Because many displays accept high-frequency RGB, not YPbPr, you may need either a DTV receiver with selectable outputs or a YPbPr-to-RGB converter. This brings up the ongoing issue of component video's having a number of different meanings. RGB, RGBS, RGsB, RGBHV, YPbPr, YR-yB-y, YCrCb, YUV and Y-C are all called component video by knowledgeable people from different industries. The first four are red, green and blue signals with different configurations of sync. The next four are luminance (Y) and various methods of calculating color space difference encoding. The last one is simply composite video with separate chroma and luminance channels, and hopefully, it will have nothing to do with HD. Given a choice, I always recommend RGBS as the means of establishing connections between devices.

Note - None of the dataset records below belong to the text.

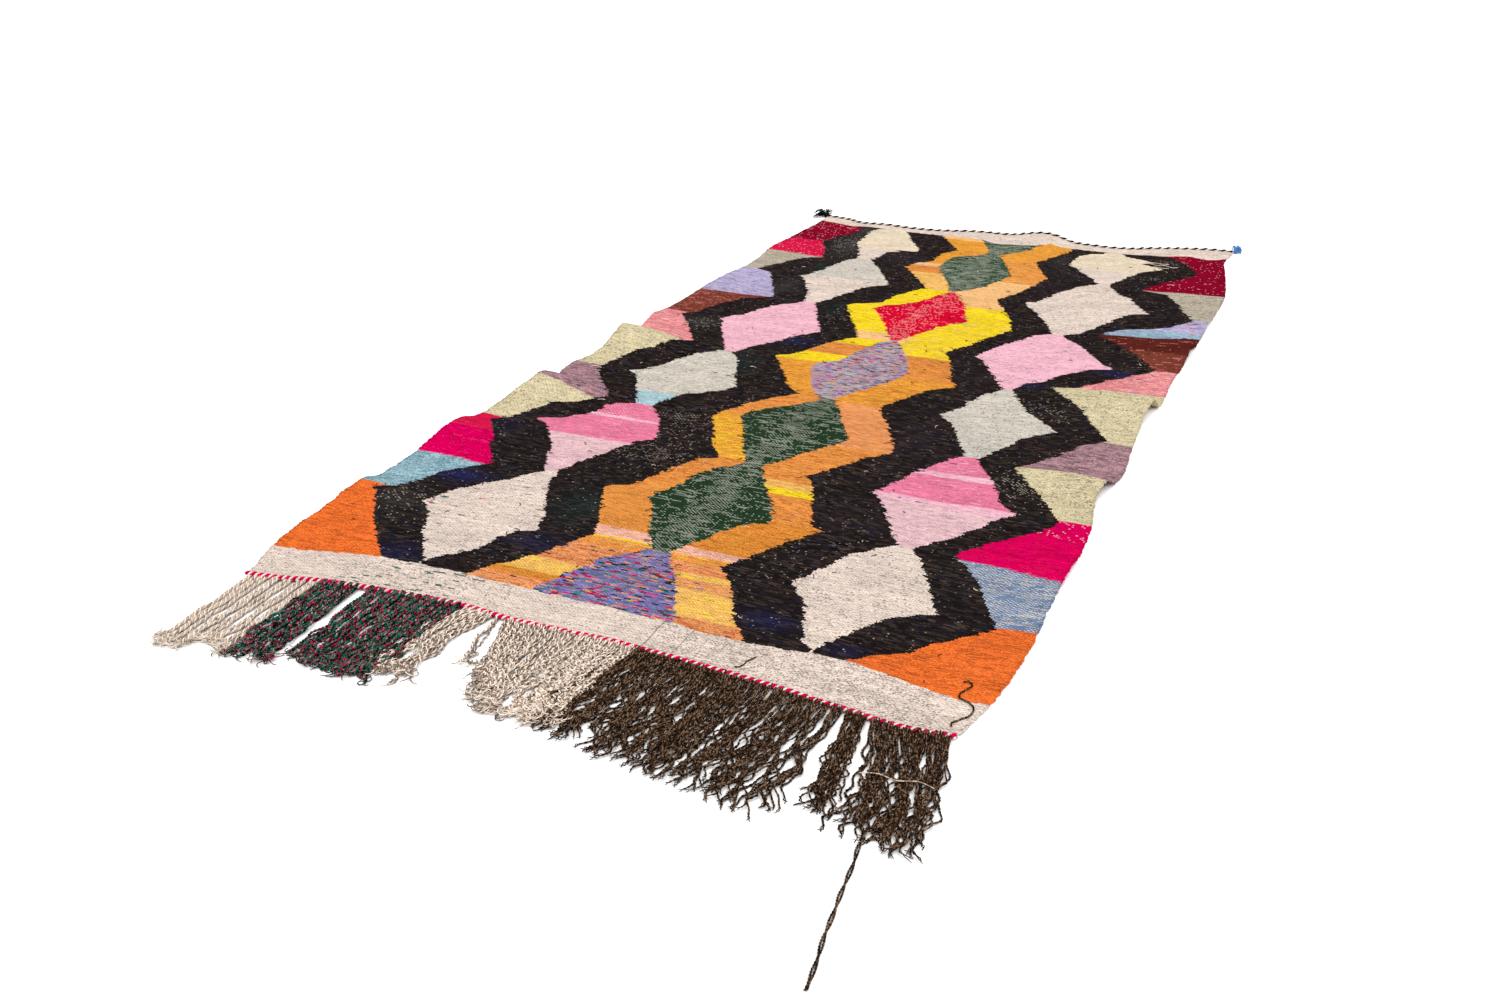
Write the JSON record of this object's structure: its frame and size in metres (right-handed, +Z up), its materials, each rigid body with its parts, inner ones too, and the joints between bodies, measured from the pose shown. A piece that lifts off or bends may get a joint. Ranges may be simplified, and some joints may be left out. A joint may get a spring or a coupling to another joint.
{
  "type": "boucherouite rug",
  "caption": "Long flat-woven rag rug lying on a floor, with diamond columns, lifted side edges, twined end rows, a mixed-yarn warp fringe at one end and knotted corner tufts.",
  "frame": {"origin": "under the middle of the woven cloth, on the floor it lies on", "axes": "+Y along the rug's length, from the fringed end to the plain end; +X across it, to the right seen from above with the fringe nearest; +Z up out of the cloth's face"},
  "size_m": [1.4129, 3.4034, 0.046],
  "materials": {
    "rug_weave": "matt flat weave of wool and rag strips, black field with coloured diamonds",
    "twining_red": "matt twined wool yarn, crimson",
    "twining_black": "matt twined wool yarn, black over cream",
    "fringe_ecru": "matt plied wool yarn, ecru",
    "fringe_marl": "matt plied wool yarn, marl of green, red and grey",
    "fringe_grey": "matt plied wool yarn, heather grey",
    "fringe_cream": "matt crimped wool yarn, cream",
    "fringe_brown": "matt plied wool yarn, dark brown",
    "long_tail": "matt plied wool yarn, dark brown",
    "stray_yarn": "matt plied wool yarn, dark brown",
    "tuft_black": "matt wool yarn, black",
    "tuft_blue": "matt wool yarn, blue"
  },
  "bodies": {
    "root": {"rug_weave": "rug_weave", "twining_red": "twining_red", "twining_black": "twining_black", "fringe_ecru": "fringe_ecru", "fringe_marl": "fringe_marl", "fringe_grey": "fringe_grey", "fringe_cream": "fringe_cream", "fringe_brown": "fringe_brown", "long_tail": "long_tail", "stray_yarn": "stray_yarn", "tuft_black": "tuft_black", "tuft_blue": "tuft_blue"}
  },
  "joints": []
}
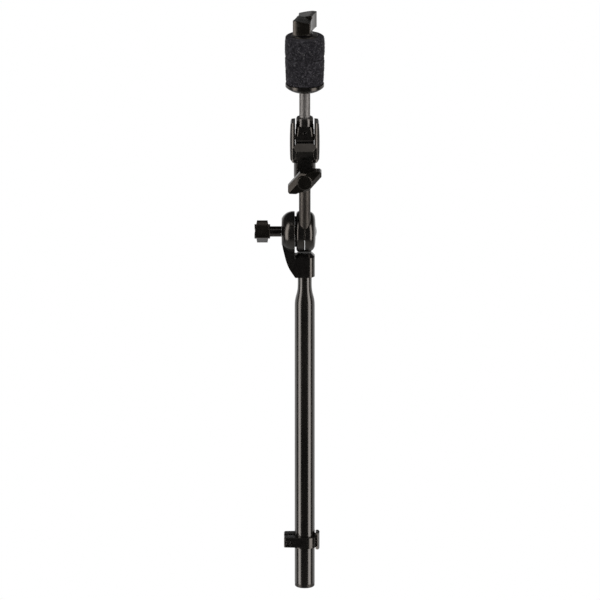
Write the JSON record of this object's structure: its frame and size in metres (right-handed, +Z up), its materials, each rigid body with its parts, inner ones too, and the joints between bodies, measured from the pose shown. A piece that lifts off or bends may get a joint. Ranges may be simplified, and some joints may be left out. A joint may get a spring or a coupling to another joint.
{
  "type": "cymbal stand upper section",
  "caption": "Upper section of a drum-kit cymbal stand: plugged tube with memory lock, short boom in a round clamp, tilter with brake lever, rod, seat, tall felts and wing nuts.",
  "frame": {"origin": "centre of the main tube's lower end, 2.2 mm above the underside of its end plug", "axes": "+Z up along the main tube, towards the cymbal; -Y towards the side of the boom tube and the tilter's wing nut; -X towards the clamp's wing nut"},
  "size_m": [0.077, 0.0743, 0.661],
  "materials": {
    "black_nickel_tube": "gloss black-nickel plate",
    "black_enamel": "gloss black enamel on die-cast zinc",
    "boom_satin": "satin dark grey-brown plate",
    "steel_satin": "satin steel",
    "steel_black": "black oxide steel, gloss",
    "zinc_fastener": "bright zinc plate",
    "wing_plastic": "satin black moulding",
    "seat_plastic": "satin black moulding",
    "nylon_black": "black nylon",
    "felt_charcoal": "pressed wool felt",
    "brake_lining": "moulded friction lining"
  },
  "bodies": {
    "column": {"main_tube": "black_nickel_tube", "tube_end_plug": "nylon_black", "tilter_base": "black_enamel", "base_roll_pin": "steel_black"},
    "lock": {"memory_lock": "black_enamel", "memory_lock_nut": "steel_black"},
    "lock_bolt": {"memory_lock_bolt": "steel_black"},
    "clamp": {"clamp_inner_half": "black_enamel", "clamp_outer_half": "black_enamel", "clamp_bolt": "steel_black", "friction_washer": "nylon_black"},
    "clamp_nut": {"clamp_wing_nut": "wing_plastic", "clamp_nut_sleeve": "steel_black", "clamp_washer": "zinc_fastener"},
    "bush": {"boom_bush": "nylon_black"},
    "boom": {"boom_tube": "boom_satin", "tilter_yoke": "black_enamel", "yoke_pin": "steel_black", "pivot_pin": "steel_black", "brake_lever": "black_enamel", "brake_pad": "brake_lining", "tilter_stud": "zinc_fastener"},
    "tilter_nut": {"tilter_wing_nut": "wing_plastic", "tilter_nut_boss": "steel_black", "tilter_washer": "steel_black"},
    "rod": {"rod_holder": "black_enamel", "rod_set_screw": "steel_black", "rod_ferrule": "steel_black", "cymbal_rod": "steel_satin", "cymbal_seat": "seat_plastic", "cymbal_sleeve": "nylon_black", "lower_felt": "felt_charcoal", "upper_felt": "felt_charcoal"},
    "top_nut": {"top_wing_nut": "wing_plastic", "top_nut_boss": "nylon_black", "top_washer": "nylon_black"}
  },
  "joints": [
    {"name": "lock_slide", "type": "slide", "parent": "column", "child": "lock", "axis": [0, 0, 1], "range_m": [-0.035, 0.25]},
    {"name": "lock_bolt_turn", "type": "hinge", "parent": "lock", "child": "lock_bolt", "pos_m": [-0.018, 0, 0.0516], "axis": [0, 1, 0], "continuous": true},
    {"name": "boom_tilt", "type": "hinge", "parent": "column", "child": "clamp", "pos_m": [0, 0, 0.4076], "axis": [1, 0, 0], "range_deg": [-100, 95]},
    {"name": "clamp_nut_turn", "type": "hinge", "parent": "clamp", "child": "clamp_nut", "pos_m": [-0.045, 0, 0.4076], "axis": [1, 0, 0], "continuous": true},
    {"name": "boom_swivel", "type": "hinge", "parent": "clamp", "child": "bush", "pos_m": [0, -0.014, 0.4076], "axis": [0, 0, 1], "continuous": true},
    {"name": "boom_slide", "type": "slide", "parent": "bush", "child": "boom", "axis": [0, 0, 1], "range_m": [0, 0.012]},
    {"name": "tilter_nut_turn", "type": "hinge", "parent": "boom", "child": "tilter_nut", "pos_m": [0, -0.044, 0.479], "axis": [0, 1, 0], "continuous": true},
    {"name": "rod_tilt", "type": "hinge", "parent": "boom", "child": "rod", "pos_m": [0, -0.014, 0.5205], "axis": [1, 0, 0], "range_deg": [-80, 50]},
    {"name": "top_nut_turn", "type": "hinge", "parent": "rod", "child": "top_nut", "pos_m": [0, -0.014, 0.65], "axis": [0, 0, 1], "continuous": true}
  ]
}
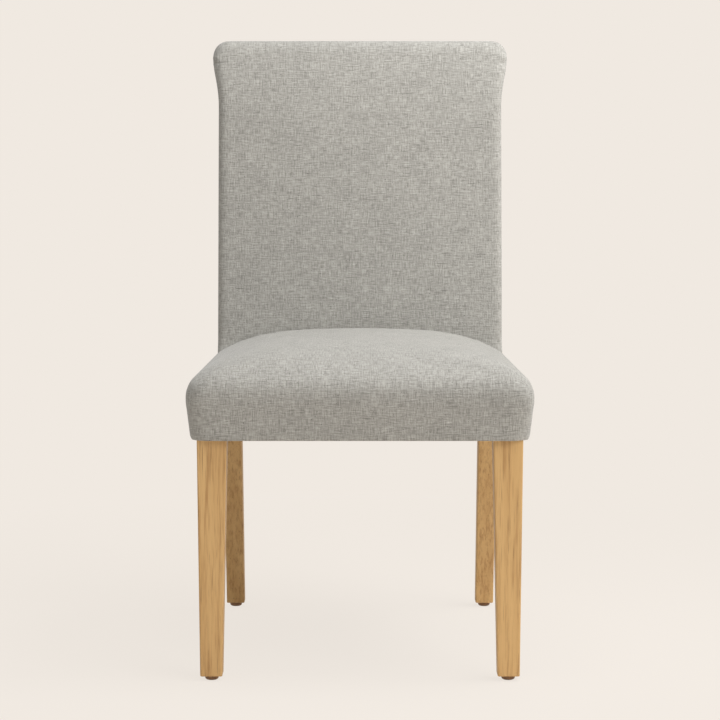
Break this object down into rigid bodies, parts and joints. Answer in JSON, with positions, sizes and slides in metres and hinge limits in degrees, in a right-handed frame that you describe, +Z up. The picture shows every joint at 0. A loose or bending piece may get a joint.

HDTV content is already out there in a few different ways. HBO and ShowTime currently broadcast HDTV content via satellite, but a compatible HDTV satellite receiver is required to view it. Most larger cities have at least one television station that performs some HDTV transmissions. Content can be put on an HD playback device and used like any other controlled video playback equipment. Such companies as Visual Circuits, Electrosonics, Videon Central, Alcorn Mcbride, Sencore, Quvis, Pluto, Panasonic and Sony offer equipment to store and playback HD and HDTV content. Some have 8VSB output and require a DTV tuner, some digital (SDI-HD or a DVB transport stream) and some analog component. It is best to make sure you understand the input and output format for the equipment you are using. It is really easy (and somewhat frustrating) to get everything together only to discover that you have incompatible pieces of equipment and that you cannot get the converter from what you have to w! hat you need.